* _The exercise_:
Copy each line where the word "members" occurs.

* _Supplied material_:

****************

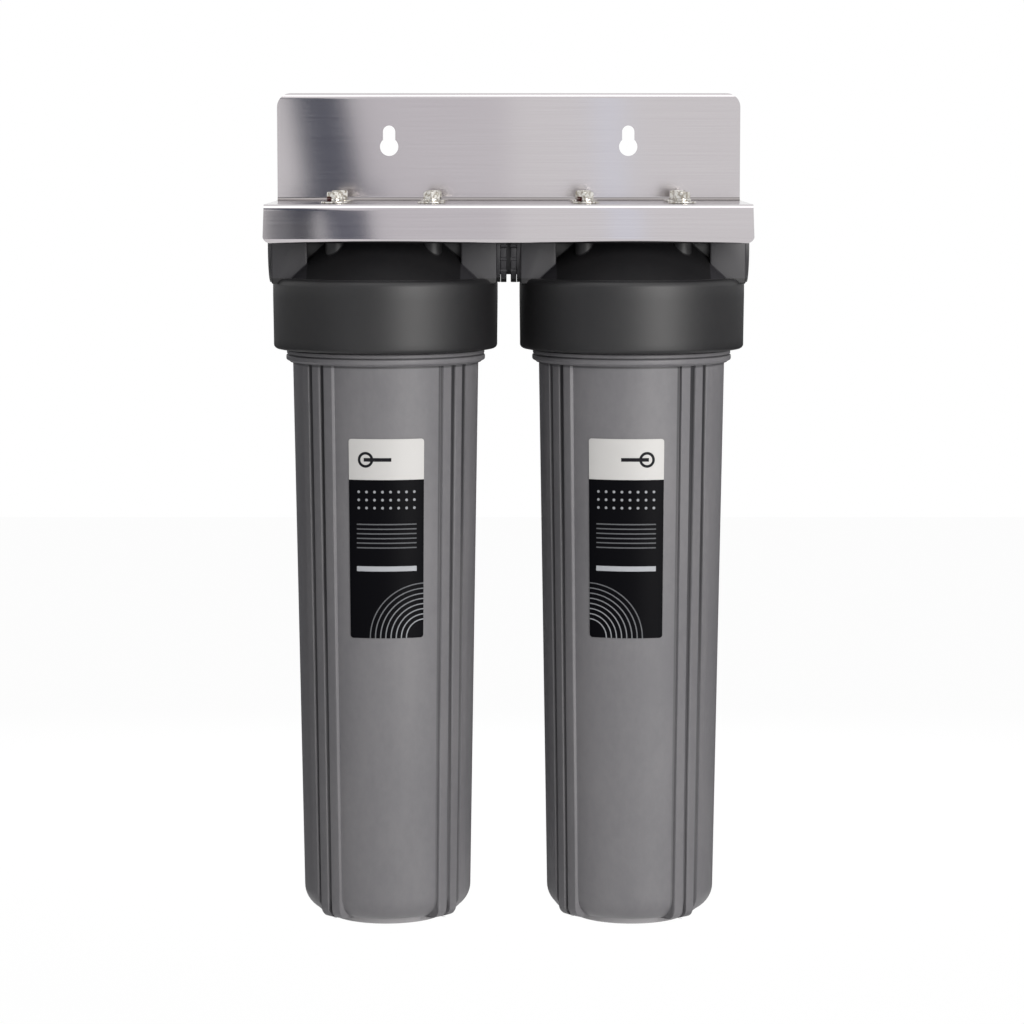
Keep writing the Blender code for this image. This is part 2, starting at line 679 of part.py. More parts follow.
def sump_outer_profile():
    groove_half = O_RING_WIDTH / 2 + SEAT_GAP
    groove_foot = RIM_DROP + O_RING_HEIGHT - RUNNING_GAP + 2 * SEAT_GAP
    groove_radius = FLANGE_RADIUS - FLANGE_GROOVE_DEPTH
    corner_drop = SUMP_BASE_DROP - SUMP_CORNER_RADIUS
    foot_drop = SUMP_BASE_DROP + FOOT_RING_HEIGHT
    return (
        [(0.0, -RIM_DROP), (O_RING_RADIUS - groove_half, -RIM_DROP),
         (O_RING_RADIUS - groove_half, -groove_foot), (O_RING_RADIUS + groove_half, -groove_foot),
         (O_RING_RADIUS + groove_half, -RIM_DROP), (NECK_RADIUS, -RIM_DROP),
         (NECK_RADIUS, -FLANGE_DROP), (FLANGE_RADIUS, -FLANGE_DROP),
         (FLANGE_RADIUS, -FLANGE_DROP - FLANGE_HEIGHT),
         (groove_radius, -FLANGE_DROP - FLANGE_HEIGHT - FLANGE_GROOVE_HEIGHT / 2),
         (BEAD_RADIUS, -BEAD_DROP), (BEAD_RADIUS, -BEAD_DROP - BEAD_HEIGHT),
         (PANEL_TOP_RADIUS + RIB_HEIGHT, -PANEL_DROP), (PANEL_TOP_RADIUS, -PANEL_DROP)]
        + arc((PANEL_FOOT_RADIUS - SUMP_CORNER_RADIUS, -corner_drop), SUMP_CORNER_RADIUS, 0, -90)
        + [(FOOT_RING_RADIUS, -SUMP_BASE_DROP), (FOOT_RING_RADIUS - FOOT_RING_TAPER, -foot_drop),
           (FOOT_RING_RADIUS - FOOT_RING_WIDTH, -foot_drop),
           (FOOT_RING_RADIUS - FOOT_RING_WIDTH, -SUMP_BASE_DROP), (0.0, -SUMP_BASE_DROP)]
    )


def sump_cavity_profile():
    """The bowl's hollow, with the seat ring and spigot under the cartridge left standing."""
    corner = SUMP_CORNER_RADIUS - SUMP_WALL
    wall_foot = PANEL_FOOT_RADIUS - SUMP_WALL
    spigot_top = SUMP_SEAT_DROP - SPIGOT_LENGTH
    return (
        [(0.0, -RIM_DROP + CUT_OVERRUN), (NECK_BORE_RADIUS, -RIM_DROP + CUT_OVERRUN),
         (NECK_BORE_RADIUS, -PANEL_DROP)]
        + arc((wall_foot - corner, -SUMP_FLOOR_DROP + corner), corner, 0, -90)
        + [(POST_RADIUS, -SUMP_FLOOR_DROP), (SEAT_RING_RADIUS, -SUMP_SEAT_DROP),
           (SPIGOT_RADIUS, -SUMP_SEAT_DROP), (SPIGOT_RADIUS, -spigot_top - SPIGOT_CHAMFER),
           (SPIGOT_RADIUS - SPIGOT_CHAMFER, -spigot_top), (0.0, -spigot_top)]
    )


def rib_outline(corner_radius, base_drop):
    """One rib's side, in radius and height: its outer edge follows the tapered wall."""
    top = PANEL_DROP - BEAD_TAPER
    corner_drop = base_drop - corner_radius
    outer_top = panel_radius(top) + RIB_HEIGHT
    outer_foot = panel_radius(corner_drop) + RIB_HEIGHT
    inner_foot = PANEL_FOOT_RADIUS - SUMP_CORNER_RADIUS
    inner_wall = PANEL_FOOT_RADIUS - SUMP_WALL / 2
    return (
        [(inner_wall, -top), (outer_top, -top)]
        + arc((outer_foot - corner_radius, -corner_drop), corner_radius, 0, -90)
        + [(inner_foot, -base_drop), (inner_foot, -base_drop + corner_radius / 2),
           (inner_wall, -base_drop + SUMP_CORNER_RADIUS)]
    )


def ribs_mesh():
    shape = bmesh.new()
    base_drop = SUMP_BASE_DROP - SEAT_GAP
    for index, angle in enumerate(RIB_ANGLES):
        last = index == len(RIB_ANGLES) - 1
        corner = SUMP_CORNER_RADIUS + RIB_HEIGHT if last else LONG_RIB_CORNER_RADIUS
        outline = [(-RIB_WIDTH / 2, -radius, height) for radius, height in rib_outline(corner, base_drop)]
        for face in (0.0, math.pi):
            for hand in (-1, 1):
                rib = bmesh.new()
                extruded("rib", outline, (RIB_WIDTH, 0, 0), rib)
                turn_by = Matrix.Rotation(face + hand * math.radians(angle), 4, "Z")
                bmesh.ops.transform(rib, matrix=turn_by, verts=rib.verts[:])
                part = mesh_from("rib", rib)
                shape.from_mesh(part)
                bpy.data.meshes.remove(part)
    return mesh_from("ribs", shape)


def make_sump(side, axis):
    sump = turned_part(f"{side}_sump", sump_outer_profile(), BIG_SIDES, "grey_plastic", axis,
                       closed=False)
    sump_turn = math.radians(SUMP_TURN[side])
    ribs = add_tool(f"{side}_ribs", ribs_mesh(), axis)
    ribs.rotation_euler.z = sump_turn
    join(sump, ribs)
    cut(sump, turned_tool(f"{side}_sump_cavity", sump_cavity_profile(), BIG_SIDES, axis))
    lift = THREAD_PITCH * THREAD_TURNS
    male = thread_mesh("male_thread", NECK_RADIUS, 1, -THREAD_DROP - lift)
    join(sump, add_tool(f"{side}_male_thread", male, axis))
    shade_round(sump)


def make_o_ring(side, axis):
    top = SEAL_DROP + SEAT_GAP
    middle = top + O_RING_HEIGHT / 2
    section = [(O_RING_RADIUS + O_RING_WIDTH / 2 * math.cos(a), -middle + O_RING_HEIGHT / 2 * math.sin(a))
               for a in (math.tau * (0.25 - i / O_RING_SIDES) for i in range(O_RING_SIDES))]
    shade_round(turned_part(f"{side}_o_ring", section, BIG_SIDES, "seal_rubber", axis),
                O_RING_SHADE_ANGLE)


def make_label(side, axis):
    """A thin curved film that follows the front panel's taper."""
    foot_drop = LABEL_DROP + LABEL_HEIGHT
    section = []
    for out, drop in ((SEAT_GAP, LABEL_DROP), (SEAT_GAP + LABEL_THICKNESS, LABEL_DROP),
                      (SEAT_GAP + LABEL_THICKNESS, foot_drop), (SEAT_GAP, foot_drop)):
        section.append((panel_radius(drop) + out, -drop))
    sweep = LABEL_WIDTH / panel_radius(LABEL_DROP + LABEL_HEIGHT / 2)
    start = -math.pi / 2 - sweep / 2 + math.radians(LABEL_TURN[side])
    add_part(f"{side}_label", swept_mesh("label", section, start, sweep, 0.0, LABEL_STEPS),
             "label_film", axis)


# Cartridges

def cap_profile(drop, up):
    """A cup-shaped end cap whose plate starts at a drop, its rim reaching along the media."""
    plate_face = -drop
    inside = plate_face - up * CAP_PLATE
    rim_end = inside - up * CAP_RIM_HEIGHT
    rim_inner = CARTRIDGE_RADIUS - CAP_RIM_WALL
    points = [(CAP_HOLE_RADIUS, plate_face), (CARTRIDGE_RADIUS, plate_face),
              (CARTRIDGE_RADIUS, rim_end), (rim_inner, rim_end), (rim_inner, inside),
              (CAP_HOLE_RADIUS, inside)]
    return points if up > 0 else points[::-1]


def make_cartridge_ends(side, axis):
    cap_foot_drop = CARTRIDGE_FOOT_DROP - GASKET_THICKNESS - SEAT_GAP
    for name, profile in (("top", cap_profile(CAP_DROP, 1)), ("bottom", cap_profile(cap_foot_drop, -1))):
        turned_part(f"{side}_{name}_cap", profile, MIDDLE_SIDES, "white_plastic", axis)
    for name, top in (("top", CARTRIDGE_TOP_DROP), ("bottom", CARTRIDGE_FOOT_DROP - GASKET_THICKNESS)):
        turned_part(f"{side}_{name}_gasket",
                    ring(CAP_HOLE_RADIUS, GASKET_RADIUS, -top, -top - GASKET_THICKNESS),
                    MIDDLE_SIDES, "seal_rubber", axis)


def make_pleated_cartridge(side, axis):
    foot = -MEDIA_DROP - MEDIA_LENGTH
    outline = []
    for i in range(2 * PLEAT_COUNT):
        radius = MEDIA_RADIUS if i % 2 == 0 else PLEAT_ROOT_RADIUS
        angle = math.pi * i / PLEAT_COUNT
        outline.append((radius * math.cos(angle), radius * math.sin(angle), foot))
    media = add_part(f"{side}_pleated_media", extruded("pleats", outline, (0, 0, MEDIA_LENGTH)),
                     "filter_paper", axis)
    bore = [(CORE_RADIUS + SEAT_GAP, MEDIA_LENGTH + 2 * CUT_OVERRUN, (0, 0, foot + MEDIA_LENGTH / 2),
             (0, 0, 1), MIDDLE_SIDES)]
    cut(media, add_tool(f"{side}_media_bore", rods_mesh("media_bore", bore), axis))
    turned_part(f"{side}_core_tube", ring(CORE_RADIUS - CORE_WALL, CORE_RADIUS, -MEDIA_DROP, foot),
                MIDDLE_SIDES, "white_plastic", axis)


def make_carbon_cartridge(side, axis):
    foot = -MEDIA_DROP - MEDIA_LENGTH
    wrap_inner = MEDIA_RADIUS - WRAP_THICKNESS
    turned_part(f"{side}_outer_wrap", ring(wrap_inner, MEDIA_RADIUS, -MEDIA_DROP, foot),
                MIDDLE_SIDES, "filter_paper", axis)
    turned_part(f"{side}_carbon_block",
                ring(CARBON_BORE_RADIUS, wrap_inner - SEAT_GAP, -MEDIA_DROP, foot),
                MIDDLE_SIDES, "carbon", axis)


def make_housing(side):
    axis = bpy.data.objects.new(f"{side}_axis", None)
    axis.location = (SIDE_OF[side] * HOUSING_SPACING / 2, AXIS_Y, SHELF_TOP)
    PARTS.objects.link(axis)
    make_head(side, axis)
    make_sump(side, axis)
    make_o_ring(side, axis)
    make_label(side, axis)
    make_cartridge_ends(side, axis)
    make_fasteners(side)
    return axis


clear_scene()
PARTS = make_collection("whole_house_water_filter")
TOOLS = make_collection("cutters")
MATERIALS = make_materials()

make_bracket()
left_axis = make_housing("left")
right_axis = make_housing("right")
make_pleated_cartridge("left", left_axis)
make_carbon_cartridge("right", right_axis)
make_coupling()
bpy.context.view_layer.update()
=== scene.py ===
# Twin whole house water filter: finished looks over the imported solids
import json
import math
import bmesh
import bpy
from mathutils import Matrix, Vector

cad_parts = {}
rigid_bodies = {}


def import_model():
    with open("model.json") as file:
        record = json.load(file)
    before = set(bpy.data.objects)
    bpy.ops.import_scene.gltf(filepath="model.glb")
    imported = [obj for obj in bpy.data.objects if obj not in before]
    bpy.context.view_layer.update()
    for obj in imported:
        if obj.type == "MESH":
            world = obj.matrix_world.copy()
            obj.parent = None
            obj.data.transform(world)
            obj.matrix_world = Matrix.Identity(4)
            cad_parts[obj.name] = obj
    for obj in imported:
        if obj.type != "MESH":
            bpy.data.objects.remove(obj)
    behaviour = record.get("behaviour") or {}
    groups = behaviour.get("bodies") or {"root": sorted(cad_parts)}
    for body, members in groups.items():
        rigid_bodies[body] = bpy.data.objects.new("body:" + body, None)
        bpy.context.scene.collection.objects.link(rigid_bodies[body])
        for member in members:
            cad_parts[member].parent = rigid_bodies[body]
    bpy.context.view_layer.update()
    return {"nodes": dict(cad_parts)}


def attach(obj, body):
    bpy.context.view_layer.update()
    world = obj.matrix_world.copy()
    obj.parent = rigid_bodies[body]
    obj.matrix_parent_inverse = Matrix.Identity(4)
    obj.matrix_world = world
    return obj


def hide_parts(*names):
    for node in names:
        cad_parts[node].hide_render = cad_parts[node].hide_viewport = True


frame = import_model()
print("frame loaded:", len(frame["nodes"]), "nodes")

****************

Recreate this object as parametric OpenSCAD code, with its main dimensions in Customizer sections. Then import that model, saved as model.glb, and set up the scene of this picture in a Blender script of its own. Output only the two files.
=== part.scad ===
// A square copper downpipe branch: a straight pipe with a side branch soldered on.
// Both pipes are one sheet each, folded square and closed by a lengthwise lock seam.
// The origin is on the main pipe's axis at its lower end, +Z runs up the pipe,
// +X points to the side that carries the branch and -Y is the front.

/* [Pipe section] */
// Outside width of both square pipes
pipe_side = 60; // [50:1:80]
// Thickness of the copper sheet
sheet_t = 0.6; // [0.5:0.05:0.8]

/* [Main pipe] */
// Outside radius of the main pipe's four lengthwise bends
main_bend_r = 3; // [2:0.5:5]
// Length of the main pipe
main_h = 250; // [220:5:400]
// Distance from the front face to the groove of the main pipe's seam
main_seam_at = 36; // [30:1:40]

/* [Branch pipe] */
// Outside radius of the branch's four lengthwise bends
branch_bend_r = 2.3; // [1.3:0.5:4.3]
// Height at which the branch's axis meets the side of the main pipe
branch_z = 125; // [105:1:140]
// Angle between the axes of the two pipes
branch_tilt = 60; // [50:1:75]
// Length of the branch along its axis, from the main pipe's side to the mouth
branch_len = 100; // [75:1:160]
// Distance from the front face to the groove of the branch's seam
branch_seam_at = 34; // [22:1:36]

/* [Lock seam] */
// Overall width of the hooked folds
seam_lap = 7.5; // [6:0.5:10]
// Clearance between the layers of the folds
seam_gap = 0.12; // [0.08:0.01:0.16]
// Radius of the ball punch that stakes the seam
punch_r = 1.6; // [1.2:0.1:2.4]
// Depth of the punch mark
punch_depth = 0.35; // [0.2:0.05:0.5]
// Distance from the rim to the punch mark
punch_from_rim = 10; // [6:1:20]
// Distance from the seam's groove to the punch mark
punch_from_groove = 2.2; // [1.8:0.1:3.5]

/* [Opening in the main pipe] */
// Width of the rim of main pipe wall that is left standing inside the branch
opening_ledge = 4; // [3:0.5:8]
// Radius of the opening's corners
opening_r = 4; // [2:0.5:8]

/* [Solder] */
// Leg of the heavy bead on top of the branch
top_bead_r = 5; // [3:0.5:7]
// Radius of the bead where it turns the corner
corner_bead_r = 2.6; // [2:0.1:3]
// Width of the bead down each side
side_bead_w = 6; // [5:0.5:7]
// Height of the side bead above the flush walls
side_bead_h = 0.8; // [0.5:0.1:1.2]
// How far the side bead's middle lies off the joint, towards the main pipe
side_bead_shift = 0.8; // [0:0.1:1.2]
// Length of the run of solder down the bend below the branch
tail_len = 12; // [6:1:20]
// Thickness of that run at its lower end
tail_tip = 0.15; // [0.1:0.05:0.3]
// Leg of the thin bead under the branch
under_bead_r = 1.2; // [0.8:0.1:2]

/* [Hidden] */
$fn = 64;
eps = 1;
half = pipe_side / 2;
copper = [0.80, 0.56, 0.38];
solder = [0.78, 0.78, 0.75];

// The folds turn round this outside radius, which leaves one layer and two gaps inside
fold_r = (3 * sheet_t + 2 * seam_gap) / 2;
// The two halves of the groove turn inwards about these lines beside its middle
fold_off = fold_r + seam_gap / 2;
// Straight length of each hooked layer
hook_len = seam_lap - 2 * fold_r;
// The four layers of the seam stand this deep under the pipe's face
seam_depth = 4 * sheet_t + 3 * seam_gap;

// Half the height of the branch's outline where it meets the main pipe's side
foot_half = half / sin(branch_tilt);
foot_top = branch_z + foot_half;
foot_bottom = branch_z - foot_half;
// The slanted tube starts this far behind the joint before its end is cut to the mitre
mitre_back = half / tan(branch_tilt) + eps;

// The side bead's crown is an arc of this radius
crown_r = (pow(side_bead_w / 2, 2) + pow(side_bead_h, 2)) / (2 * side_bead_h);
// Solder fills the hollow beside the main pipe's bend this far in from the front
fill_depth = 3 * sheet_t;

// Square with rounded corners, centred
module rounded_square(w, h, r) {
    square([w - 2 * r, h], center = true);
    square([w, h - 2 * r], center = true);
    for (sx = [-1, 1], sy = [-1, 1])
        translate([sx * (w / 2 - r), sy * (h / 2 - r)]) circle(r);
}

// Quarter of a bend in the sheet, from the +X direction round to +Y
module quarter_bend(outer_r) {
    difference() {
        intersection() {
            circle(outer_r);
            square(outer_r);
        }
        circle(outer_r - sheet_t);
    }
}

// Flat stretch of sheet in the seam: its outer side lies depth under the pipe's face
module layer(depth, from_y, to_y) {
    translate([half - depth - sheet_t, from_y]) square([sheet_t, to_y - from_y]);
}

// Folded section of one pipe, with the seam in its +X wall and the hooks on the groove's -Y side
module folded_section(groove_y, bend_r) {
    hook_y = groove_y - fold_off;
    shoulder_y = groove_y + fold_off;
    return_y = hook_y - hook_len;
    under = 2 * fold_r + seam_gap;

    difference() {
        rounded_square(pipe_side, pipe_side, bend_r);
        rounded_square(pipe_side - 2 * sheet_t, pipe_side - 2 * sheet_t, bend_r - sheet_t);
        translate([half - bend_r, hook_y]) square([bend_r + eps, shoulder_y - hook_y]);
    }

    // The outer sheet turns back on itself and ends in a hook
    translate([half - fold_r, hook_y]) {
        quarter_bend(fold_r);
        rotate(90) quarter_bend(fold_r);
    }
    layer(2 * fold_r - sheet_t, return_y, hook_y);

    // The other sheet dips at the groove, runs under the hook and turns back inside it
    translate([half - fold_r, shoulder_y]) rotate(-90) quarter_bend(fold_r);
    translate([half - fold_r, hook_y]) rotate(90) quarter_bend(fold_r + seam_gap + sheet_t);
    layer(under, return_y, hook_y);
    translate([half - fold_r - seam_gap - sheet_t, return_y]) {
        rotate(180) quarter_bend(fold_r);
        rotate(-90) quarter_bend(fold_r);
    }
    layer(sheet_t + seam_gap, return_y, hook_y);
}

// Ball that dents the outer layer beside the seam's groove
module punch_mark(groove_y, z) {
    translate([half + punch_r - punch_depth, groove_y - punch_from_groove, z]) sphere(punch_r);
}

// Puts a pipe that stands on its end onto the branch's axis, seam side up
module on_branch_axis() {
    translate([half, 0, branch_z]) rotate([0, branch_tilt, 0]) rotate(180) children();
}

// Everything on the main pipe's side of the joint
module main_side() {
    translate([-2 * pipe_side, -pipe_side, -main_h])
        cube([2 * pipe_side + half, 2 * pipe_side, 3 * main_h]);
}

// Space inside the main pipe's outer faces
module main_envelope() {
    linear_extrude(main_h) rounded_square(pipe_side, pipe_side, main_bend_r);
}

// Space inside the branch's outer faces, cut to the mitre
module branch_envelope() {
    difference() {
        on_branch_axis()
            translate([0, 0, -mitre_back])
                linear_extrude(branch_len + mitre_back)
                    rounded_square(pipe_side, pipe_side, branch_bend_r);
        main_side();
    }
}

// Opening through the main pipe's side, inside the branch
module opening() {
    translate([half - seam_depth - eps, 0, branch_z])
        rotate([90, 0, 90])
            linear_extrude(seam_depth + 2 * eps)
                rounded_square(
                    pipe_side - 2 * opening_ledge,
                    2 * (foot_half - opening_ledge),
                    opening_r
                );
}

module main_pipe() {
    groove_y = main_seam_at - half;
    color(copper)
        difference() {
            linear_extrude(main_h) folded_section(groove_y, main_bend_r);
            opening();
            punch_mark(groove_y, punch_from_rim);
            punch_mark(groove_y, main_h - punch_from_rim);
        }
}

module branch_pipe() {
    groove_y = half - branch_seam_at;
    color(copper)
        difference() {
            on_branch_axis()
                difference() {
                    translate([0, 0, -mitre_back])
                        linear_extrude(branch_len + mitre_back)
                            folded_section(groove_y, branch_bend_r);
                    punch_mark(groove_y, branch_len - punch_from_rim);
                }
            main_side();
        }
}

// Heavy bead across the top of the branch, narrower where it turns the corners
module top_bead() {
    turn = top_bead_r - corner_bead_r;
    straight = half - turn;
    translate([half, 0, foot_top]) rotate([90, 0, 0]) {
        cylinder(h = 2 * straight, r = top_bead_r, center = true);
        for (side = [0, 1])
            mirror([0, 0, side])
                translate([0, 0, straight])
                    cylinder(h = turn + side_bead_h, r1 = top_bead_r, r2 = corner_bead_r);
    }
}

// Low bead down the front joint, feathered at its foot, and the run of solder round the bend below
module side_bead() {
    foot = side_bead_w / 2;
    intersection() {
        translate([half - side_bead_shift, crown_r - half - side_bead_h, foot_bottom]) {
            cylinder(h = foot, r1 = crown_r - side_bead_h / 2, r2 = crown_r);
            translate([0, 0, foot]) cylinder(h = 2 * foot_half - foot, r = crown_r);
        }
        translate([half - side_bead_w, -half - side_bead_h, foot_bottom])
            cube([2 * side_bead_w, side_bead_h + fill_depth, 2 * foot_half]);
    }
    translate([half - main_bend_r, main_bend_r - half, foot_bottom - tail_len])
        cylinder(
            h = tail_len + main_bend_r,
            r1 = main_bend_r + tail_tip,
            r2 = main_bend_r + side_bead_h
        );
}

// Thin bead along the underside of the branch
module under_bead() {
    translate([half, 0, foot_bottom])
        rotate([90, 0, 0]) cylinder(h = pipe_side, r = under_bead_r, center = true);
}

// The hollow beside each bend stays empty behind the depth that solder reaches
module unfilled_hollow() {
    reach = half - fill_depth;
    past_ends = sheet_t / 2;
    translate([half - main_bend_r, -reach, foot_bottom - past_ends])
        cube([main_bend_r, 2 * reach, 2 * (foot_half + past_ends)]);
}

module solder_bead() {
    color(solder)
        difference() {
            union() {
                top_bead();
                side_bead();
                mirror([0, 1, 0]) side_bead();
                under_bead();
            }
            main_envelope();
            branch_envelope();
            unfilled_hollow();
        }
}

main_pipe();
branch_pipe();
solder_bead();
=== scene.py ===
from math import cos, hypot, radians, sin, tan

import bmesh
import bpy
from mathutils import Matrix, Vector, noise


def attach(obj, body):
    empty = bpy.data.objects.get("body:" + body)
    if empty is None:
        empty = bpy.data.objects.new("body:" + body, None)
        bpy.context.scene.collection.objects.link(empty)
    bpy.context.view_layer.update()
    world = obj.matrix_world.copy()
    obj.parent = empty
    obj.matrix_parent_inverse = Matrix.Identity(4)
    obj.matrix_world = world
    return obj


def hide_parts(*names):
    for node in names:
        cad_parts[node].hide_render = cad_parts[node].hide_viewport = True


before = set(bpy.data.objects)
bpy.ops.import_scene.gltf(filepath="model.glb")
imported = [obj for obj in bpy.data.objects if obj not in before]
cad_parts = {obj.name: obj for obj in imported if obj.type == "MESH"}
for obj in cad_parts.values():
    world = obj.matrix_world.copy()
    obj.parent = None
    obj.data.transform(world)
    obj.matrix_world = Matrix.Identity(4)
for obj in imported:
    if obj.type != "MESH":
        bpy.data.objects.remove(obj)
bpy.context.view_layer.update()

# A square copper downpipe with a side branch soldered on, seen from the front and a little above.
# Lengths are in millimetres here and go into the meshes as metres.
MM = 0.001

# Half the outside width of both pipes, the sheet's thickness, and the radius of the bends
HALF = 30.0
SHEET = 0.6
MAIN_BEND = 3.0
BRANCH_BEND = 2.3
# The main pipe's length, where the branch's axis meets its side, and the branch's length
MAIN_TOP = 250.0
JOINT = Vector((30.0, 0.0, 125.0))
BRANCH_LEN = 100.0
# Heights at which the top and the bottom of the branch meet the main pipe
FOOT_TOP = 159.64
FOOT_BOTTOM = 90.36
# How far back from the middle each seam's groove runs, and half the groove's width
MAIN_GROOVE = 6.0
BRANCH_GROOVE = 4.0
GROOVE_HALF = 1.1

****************

* _Result below_:
    for body, members in groups.items():
        for member in members:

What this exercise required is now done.